What to work on:
Reproduce every entry exactly.

Task data:
* * * * * * * * *

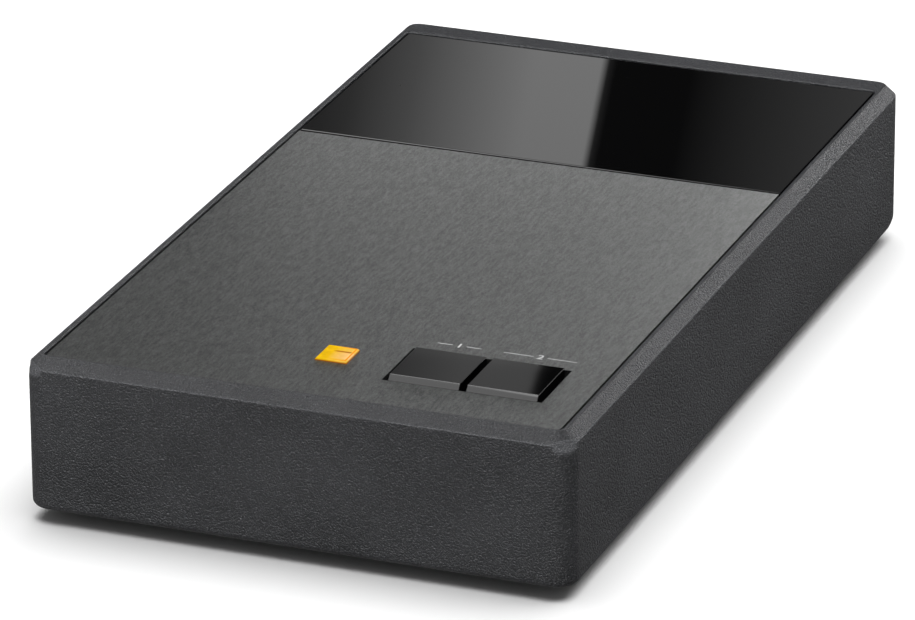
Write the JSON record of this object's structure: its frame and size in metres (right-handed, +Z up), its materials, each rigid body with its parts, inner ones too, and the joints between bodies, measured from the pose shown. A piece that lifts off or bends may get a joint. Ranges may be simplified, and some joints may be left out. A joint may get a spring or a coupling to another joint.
{
  "type": "phono preamp",
  "caption": "Flat desktop phono preamp: chamfered case, brushed and gloss inlays on top, two push buttons, an amber lamp, and sockets at the rear.",
  "frame": {"origin": "on the table, under the middle of the whole part with its rear sockets", "axes": "+X to the right, +Y to the rear, where the sockets are, +Z up"},
  "size_m": [0.102, 0.1934, 0.0318],
  "materials": {
    "case_paint": "fine textured dark grey paint, slight metallic fleck",
    "brushed_plate": "dark grey anodised, brushed front to back",
    "gloss_black": "polished black",
    "base_paint": "black satin paint",
    "rear_paint": "black satin paint",
    "screw_black": "black oxide",
    "foot_rubber": "matt black",
    "black_plastic": "moulded black",
    "socket_plating": "gold plated",
    "socket_insulator_red": "moulded red",
    "socket_insulator_white": "moulded white",
    "steel": "bright zinc",
    "white_plastic": "moulded white",
    "lamp_amber": "clear amber, lit",
    "board_green": "solder mask",
    "setting_switch": "moulded blue",
    "can_sleeve": "shrink sleeve",
    "film_red": "coated",
    "chip_black": "moulded epoxy"
  },
  "bodies": {
    "case": {"amplifier_chips": "chip_black", "base_cover": "base_paint", "base_screws": "screw_black", "button_guide": "black_plastic", "capacitor_cans": "can_sleeve", "circuit_board": "board_green", "dc_inlet": "black_plastic", "dc_inlet_pin": "socket_plating", "film_capacitors": "film_red", "filter_spring": "steel", "filter_switch": "black_plastic", "foot_front_left": "foot_rubber", "foot_front_right": "foot_rubber", "foot_rear_left": "foot_rubber", "foot_rear_right": "foot_rubber", "gain_switch_block": "setting_switch", "gloss_panel": "gloss_black", "ground_lock_nut": "steel", "ground_lug": "steel", "ground_stud": "socket_plating", "housing": "case_paint", "input_left_barrel": "socket_plating", "input_left_contact": "socket_plating", "input_left_insulator": "socket_insulator_white", "input_right_barrel": "socket_plating", "input_right_contact": "socket_plating", "input_right_insulator": "socket_insulator_red", "input_socket_block": "black_plastic", "lamp_led": "lamp_amber", "lamp_lens": "lamp_amber", "lamp_shroud": "black_plastic", "load_switch_block": "setting_switch", "mono_spring": "steel", "mono_switch": "black_plastic", "output_left_barrel": "socket_plating", "output_left_contact": "socket_plating", "output_left_insulator": "socket_insulator_white", "output_right_barrel": "socket_plating", "output_right_contact": "socket_plating", "output_right_insulator": "socket_insulator_red", "output_socket_block": "black_plastic", "panel_screws": "screw_black", "rear_panel": "rear_paint", "top_plate": "brushed_plate", "voltage_regulators": "chip_black"},
    "mono_button": {"mono_button": "gloss_black", "mono_plunger": "white_plastic"},
    "filter_button": {"filter_button": "gloss_black", "filter_plunger": "white_plastic"},
    "ground_washer": {"ground_washer": "socket_plating"},
    "ground_nut": {"ground_thumb_nut": "socket_plating"},
    "gain_slider_1": {"gain_slider_1": "white_plastic"},
    "gain_slider_2": {"gain_slider_2": "white_plastic"},
    "gain_slider_3": {"gain_slider_3": "white_plastic"},
    "gain_slider_4": {"gain_slider_4": "white_plastic"},
    "load_slider_1": {"load_slider_1": "white_plastic"},
    "load_slider_2": {"load_slider_2": "white_plastic"},
    "load_slider_3": {"load_slider_3": "white_plastic"},
    "load_slider_4": {"load_slider_4": "white_plastic"}
  },
  "joints": [
    {"name": "mono_button_press", "type": "slide", "parent": "case", "child": "mono_button", "axis": [0, 0, -1], "range_m": [0, 0.0015], "stiffness_N_per_m": 200, "springref_m": -0.002, "deforming": ["mono_spring"]},
    {"name": "filter_button_press", "type": "slide", "parent": "case", "child": "filter_button", "axis": [0, 0, -1], "range_m": [0, 0.0015], "stiffness_N_per_m": 200, "springref_m": -0.002, "deforming": ["filter_spring"]},
    {"name": "gain_slider_1_slide", "type": "slide", "parent": "case", "child": "gain_slider_1", "axis": [0, 1, 0], "range_m": [0, 0.0014]},
    {"name": "gain_slider_2_slide", "type": "slide", "parent": "case", "child": "gain_slider_2", "axis": [0, 1, 0], "range_m": [0, 0.0014]},
    {"name": "gain_slider_3_slide", "type": "slide", "parent": "case", "child": "gain_slider_3", "axis": [0, 1, 0], "range_m": [0, 0.0014]},
    {"name": "gain_slider_4_slide", "type": "slide", "parent": "case", "child": "gain_slider_4", "axis": [0, 1, 0], "range_m": [0, 0.0014]},
    {"name": "load_slider_1_slide", "type": "slide", "parent": "case", "child": "load_slider_1", "axis": [0, 1, 0], "range_m": [0, 0.0014]},
    {"name": "load_slider_2_slide", "type": "slide", "parent": "case", "child": "load_slider_2", "axis": [0, 1, 0], "range_m": [0, 0.0014]},
    {"name": "load_slider_3_slide", "type": "slide", "parent": "case", "child": "load_slider_3", "axis": [0, 1, 0], "range_m": [0, 0.0014]},
    {"name": "load_slider_4_slide", "type": "slide", "parent": "case", "child": "load_slider_4", "axis": [0, 1, 0], "range_m": [0, 0.0014]},
    {"name": "ground_nut_travel", "type": "slide", "parent": "case", "child": "ground_washer", "axis": [0, 1, 0], "range_m": [0, 0.0021]},
    {"name": "ground_nut_turn", "type": "hinge", "parent": "ground_washer", "child": "ground_nut", "pos_m": [-0.03678, 0.08865, 0.0186], "axis": [0, 1, 0], "range_deg": [0, 1080]}
  ],
  "couplings": [
    {"joint": "ground_nut_turn", "follows": "ground_nut_travel", "rad_per_m": 8975.9}
  ]
}
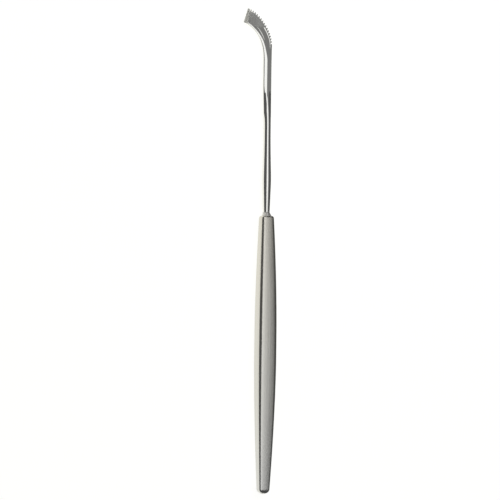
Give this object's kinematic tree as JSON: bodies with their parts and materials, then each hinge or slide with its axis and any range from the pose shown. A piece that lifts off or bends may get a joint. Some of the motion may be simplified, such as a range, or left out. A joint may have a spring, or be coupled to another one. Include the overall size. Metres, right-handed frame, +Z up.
{
  "type": "curved serrated dissector",
  "caption": "Rigid hand instrument: curved blade toothed along its outer edge, slim polished shank, hollow tapered handle of rounded rectangular section with a domed butt",
  "frame": {"origin": "on the surface that the tool lies on, under the middle of the whole tool's box", "axes": "+Y along the handle towards the blade's tip, +Z up out of the face that the tool lies on, +X away from the side that the blade hooks to"},
  "size_m": [0.0168, 0.222, 0.0078],
  "materials": {
    "polished_steel": "mirror polished, with fine grinding lines along the blade",
    "satin_steel": "satin, brushed along the handle",
    "solder": "bright, flowed",
    "turned_steel": "as turned"
  },
  "bodies": {
    "root": {"blade_and_shank": "polished_steel", "neck_solder_fillet": "solder", "handle_shell_front": "satin_steel", "handle_shell_back": "satin_steel", "tang_sleeve": "turned_steel", "butt_plug": "satin_steel"}
  },
  "joints": []
}
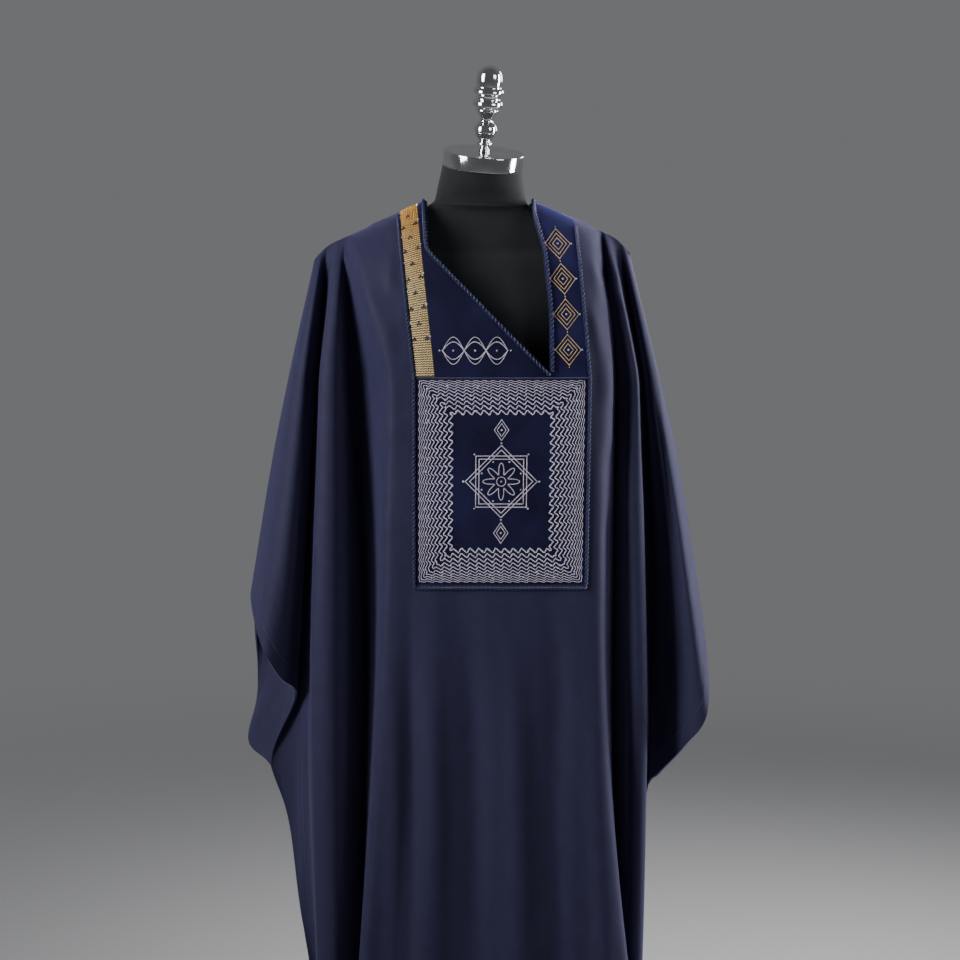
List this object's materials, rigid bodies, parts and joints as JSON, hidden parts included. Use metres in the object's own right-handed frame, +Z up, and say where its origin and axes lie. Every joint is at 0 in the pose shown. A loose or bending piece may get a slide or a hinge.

* * * * * * * * *

Result of this exercise:
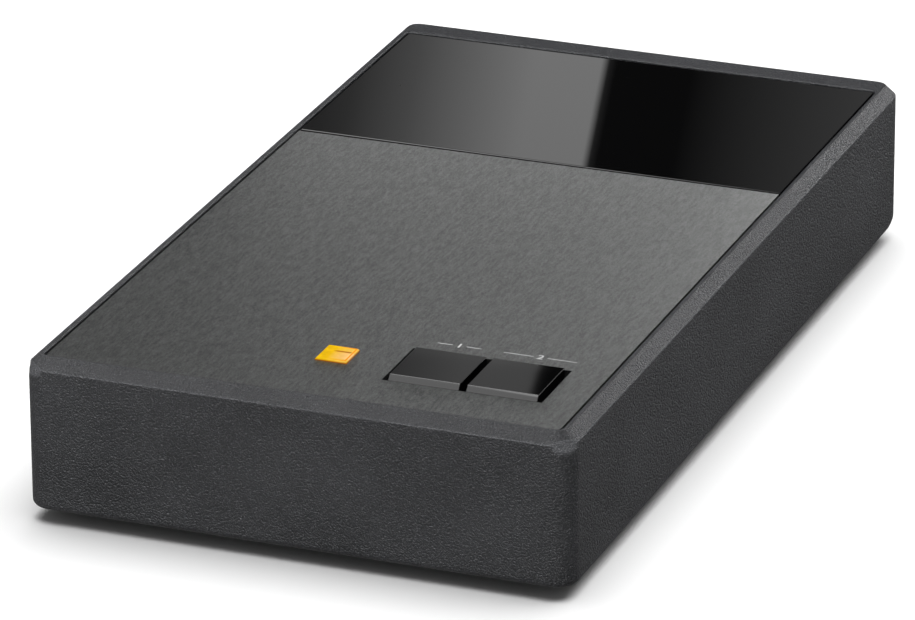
Write the JSON record of this object's structure: its frame and size in metres (right-handed, +Z up), its materials, each rigid body with its parts, inner ones too, and the joints between bodies, measured from the pose shown. A piece that lifts off or bends may get a joint. Ranges may be simplified, and some joints may be left out. A joint may get a spring or a coupling to another joint.
{
  "type": "phono preamp",
  "caption": "Flat desktop phono preamp: chamfered case, brushed and gloss inlays on top, two push buttons, an amber lamp, and sockets at the rear.",
  "frame": {"origin": "on the table, under the middle of the whole part with its rear sockets", "axes": "+X to the right, +Y to the rear, where the sockets are, +Z up"},
  "size_m": [0.102, 0.1934, 0.0318],
  "materials": {
    "case_paint": "fine textured dark grey paint, slight metallic fleck",
    "brushed_plate": "dark grey anodised, brushed front to back",
    "gloss_black": "polished black",
    "base_paint": "black satin paint",
    "rear_paint": "black satin paint",
    "screw_black": "black oxide",
    "foot_rubber": "matt black",
    "black_plastic": "moulded black",
    "socket_plating": "gold plated",
    "socket_insulator_red": "moulded red",
    "socket_insulator_white": "moulded white",
    "steel": "bright zinc",
    "white_plastic": "moulded white",
    "lamp_amber": "clear amber, lit",
    "board_green": "solder mask",
    "setting_switch": "moulded blue",
    "can_sleeve": "shrink sleeve",
    "film_red": "coated",
    "chip_black": "moulded epoxy"
  },
  "bodies": {
    "case": {"amplifier_chips": "chip_black", "base_cover": "base_paint", "base_screws": "screw_black", "button_guide": "black_plastic", "capacitor_cans": "can_sleeve", "circuit_board": "board_green", "dc_inlet": "black_plastic", "dc_inlet_pin": "socket_plating", "film_capacitors": "film_red", "filter_spring": "steel", "filter_switch": "black_plastic", "foot_front_left": "foot_rubber", "foot_front_right": "foot_rubber", "foot_rear_left": "foot_rubber", "foot_rear_right": "foot_rubber", "gain_switch_block": "setting_switch", "gloss_panel": "gloss_black", "ground_lock_nut": "steel", "ground_lug": "steel", "ground_stud": "socket_plating", "housing": "case_paint", "input_left_barrel": "socket_plating", "input_left_contact": "socket_plating", "input_left_insulator": "socket_insulator_white", "input_right_barrel": "socket_plating", "input_right_contact": "socket_plating", "input_right_insulator": "socket_insulator_red", "input_socket_block": "black_plastic", "lamp_led": "lamp_amber", "lamp_lens": "lamp_amber", "lamp_shroud": "black_plastic", "load_switch_block": "setting_switch", "mono_spring": "steel", "mono_switch": "black_plastic", "output_left_barrel": "socket_plating", "output_left_contact": "socket_plating", "output_left_insulator": "socket_insulator_white", "output_right_barrel": "socket_plating", "output_right_contact": "socket_plating", "output_right_insulator": "socket_insulator_red", "output_socket_block": "black_plastic", "panel_screws": "screw_black", "rear_panel": "rear_paint", "top_plate": "brushed_plate", "voltage_regulators": "chip_black"},
    "mono_button": {"mono_button": "gloss_black", "mono_plunger": "white_plastic"},
    "filter_button": {"filter_button": "gloss_black", "filter_plunger": "white_plastic"},
    "ground_washer": {"ground_washer": "socket_plating"},
    "ground_nut": {"ground_thumb_nut": "socket_plating"},
    "gain_slider_1": {"gain_slider_1": "white_plastic"},
    "gain_slider_2": {"gain_slider_2": "white_plastic"},
    "gain_slider_3": {"gain_slider_3": "white_plastic"},
    "gain_slider_4": {"gain_slider_4": "white_plastic"},
    "load_slider_1": {"load_slider_1": "white_plastic"},
    "load_slider_2": {"load_slider_2": "white_plastic"},
    "load_slider_3": {"load_slider_3": "white_plastic"},
    "load_slider_4": {"load_slider_4": "white_plastic"}
  },
  "joints": [
    {"name": "mono_button_press", "type": "slide", "parent": "case", "child": "mono_button", "axis": [0, 0, -1], "range_m": [0, 0.0015], "stiffness_N_per_m": 200, "springref_m": -0.002, "deforming": ["mono_spring"]},
    {"name": "filter_button_press", "type": "slide", "parent": "case", "child": "filter_button", "axis": [0, 0, -1], "range_m": [0, 0.0015], "stiffness_N_per_m": 200, "springref_m": -0.002, "deforming": ["filter_spring"]},
    {"name": "gain_slider_1_slide", "type": "slide", "parent": "case", "child": "gain_slider_1", "axis": [0, 1, 0], "range_m": [0, 0.0014]},
    {"name": "gain_slider_2_slide", "type": "slide", "parent": "case", "child": "gain_slider_2", "axis": [0, 1, 0], "range_m": [0, 0.0014]},
    {"name": "gain_slider_3_slide", "type": "slide", "parent": "case", "child": "gain_slider_3", "axis": [0, 1, 0], "range_m": [0, 0.0014]},
    {"name": "gain_slider_4_slide", "type": "slide", "parent": "case", "child": "gain_slider_4", "axis": [0, 1, 0], "range_m": [0, 0.0014]},
    {"name": "load_slider_1_slide", "type": "slide", "parent": "case", "child": "load_slider_1", "axis": [0, 1, 0], "range_m": [0, 0.0014]},
    {"name": "load_slider_2_slide", "type": "slide", "parent": "case", "child": "load_slider_2", "axis": [0, 1, 0], "range_m": [0, 0.0014]},
    {"name": "load_slider_3_slide", "type": "slide", "parent": "case", "child": "load_slider_3", "axis": [0, 1, 0], "range_m": [0, 0.0014]},
    {"name": "load_slider_4_slide", "type": "slide", "parent": "case", "child": "load_slider_4", "axis": [0, 1, 0], "range_m": [0, 0.0014]},
    {"name": "ground_nut_travel", "type": "slide", "parent": "case", "child": "ground_washer", "axis": [0, 1, 0], "range_m": [0, 0.0021]},
    {"name": "ground_nut_turn", "type": "hinge", "parent": "ground_washer", "child": "ground_nut", "pos_m": [-0.03678, 0.08865, 0.0186], "axis": [0, 1, 0], "range_deg": [0, 1080]}
  ],
  "couplings": [
    {"joint": "ground_nut_turn", "follows": "ground_nut_travel", "rad_per_m": 8975.9}
  ]
}
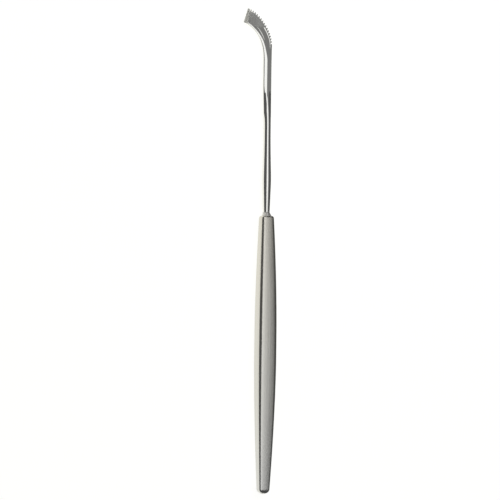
Give this object's kinematic tree as JSON: bodies with their parts and materials, then each hinge or slide with its axis and any range from the pose shown. A piece that lifts off or bends may get a joint. Some of the motion may be simplified, such as a range, or left out. A joint may have a spring, or be coupled to another one. Include the overall size. Metres, right-handed frame, +Z up.
{
  "type": "curved serrated dissector",
  "caption": "Rigid hand instrument: curved blade toothed along its outer edge, slim polished shank, hollow tapered handle of rounded rectangular section with a domed butt",
  "frame": {"origin": "on the surface that the tool lies on, under the middle of the whole tool's box", "axes": "+Y along the handle towards the blade's tip, +Z up out of the face that the tool lies on, +X away from the side that the blade hooks to"},
  "size_m": [0.0168, 0.222, 0.0078],
  "materials": {
    "polished_steel": "mirror polished, with fine grinding lines along the blade",
    "satin_steel": "satin, brushed along the handle",
    "solder": "bright, flowed",
    "turned_steel": "as turned"
  },
  "bodies": {
    "root": {"blade_and_shank": "polished_steel", "neck_solder_fillet": "solder", "handle_shell_front": "satin_steel", "handle_shell_back": "satin_steel", "tang_sleeve": "turned_steel", "butt_plug": "satin_steel"}
  },
  "joints": []
}
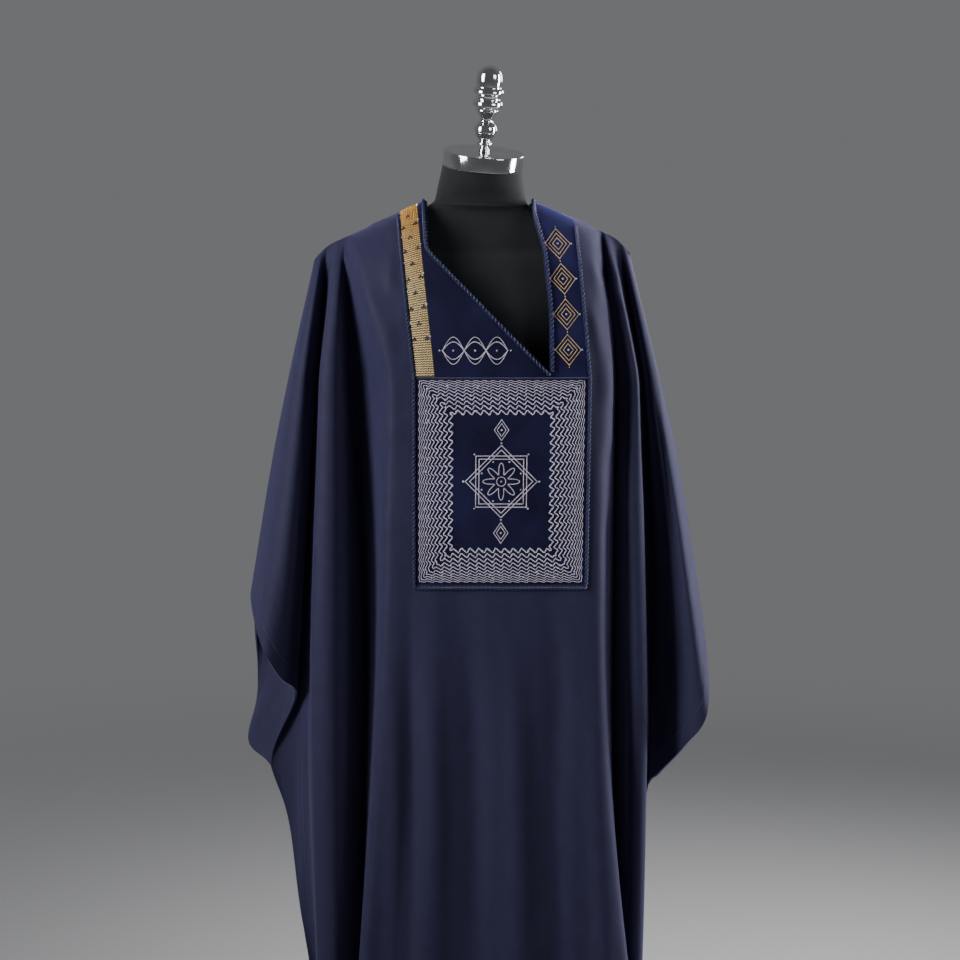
List this object's materials, rigid bodies, parts and joints as JSON, hidden parts included. Use metres in the object's own right-handed frame, +Z up, and say where its origin and axes lie. Every joint is at 0 in the pose shown. A loose or bending piece may get a slide or a hinge.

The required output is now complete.